[PATCH v10] lib: checksum: Use aligned accesses for ip_fast_csum and csum_ipv6_magic tests
Guenter Roeck
linux at roeck-us.net
Mon Feb 26 08:44:29 PST 2024
On 2/26/24 03:34, Christophe Leroy wrote:
>
>
> Le 23/02/2024 à 23:11, Charlie Jenkins a écrit :
>> The test cases for ip_fast_csum and csum_ipv6_magic were not properly
>> aligning the IP header, which were causing failures on architectures
>> that do not support misaligned accesses like some ARM platforms.

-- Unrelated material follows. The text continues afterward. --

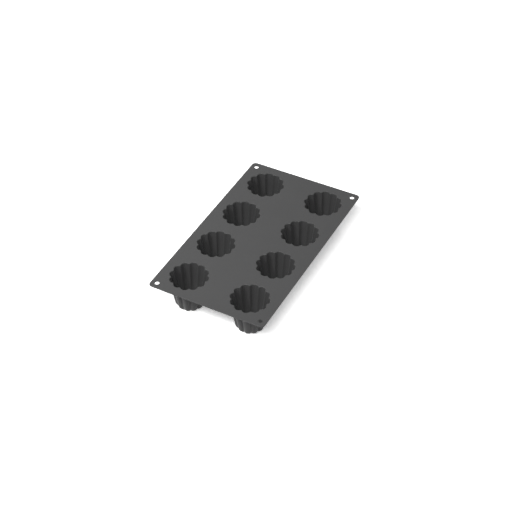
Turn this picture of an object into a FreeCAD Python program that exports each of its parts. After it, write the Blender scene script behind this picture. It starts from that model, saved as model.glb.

To
>> solve this, align the data along (14 + NET_IP_ALIGN) bytes which is the
>> standard alignment of an IP header and must be supported by the
>> architecture.
>
> I'm still wondering what we are really trying to fix here.
>
> All other tests are explicitely testing that it works with any alignment.
>
> Shouldn't ip_fast_csum() and csum_ipv6_magic() work for any alignment as
> well ? I would expect it, I see no comment in arm code which explicits
> that assumption around those functions.
>
> Isn't the problem only the following line, because csum_offset is
> unaligned ?
>
> csum = *(__wsum *)(random_buf + i + csum_offset);
>
> Otherwise, if there really is an alignment issue for the IPv6 source or
> destination address, isn't it enough to perform a 32 bits alignment ?
>
It isn't just arm.
Question should be what alignments the functions are supposed to be able
to handle, not what they are optimized for. If byte and/or half word alignments
are expected to be supported, there is still architecture code which would
have to be fixed. Unaligned accesses are known to fail on hppa64/parisc64
and on sh4, for example. If unaligned accesses are expected to be handled,
it would probably make sense to add a separate test case, though, to clarify
that the test fails due to alignment issues, not due to input parameters.